My current checklist for function-first orders:
- Bread bags (function): If you need a longer shelf life, request a bag with micro-perforations or a high-barrier film. If you're using paper bread bags, check the grease resistance — standard kraft paper will leak oil from croissants. I've seen a $600 order ruined by greasy bags that soaked through.
- Envelopes (function): For padded envelopes, the liner type matters. Bubble wrap liners are standard, but for electronics, antistatic liners are necessary. I ignored this once and shipped 200 printed circuit boards in standard bubble mailers. Static discharge damaged 15% of them. The replacement cost was $1,400.

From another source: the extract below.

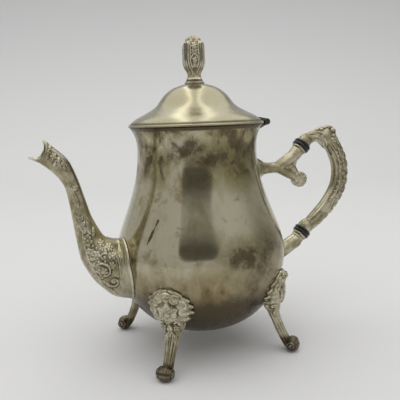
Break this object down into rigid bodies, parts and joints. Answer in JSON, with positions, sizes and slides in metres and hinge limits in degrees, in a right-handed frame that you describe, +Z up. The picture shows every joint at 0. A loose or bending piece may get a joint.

- PVC bags (function): If the bag needs to hold liquids or powders, request heat-sealed seams instead of stitched. We had a disaster in September 2022 — 800 PVC bags with stitched seams leaked cleaning solution during a trade show demo. Embarrassing and costly.
How to Know Which Scenario You're In
Ask yourself three questions:
- What's my primary constraint? Budget → Scenario A. Brand experience → Scenario B. Technical requirement → Scenario C.
- What's my order volume? Under 500 units? You probably want digital printing (low setup, higher per-unit cost). Over 500? Offset may be cheaper per unit, but beware of minimums for custom colors.
- How much can I afford to allocate to testing? If the answer is "almost nothing," start with standard sizes and simple designs (Scenario A). If you can spend $100-300 on prototypes and samples, go Scenario B or C.
This framework isn't perfect — no framework is. But it's saved our team from at least 47 potential errors in the past 18 months, totaling roughly $3,200 in avoided redo costs. That's a real number I tracked on a whiteboard in our office. And honestly, I'm still making mistakes. Last month I approved a gift card order with the wrong die-cut shape... but that's another story.
Pricing note: All references are based on publicly listed quotes from major online printers as of January 2025. Verify current rates before ordering.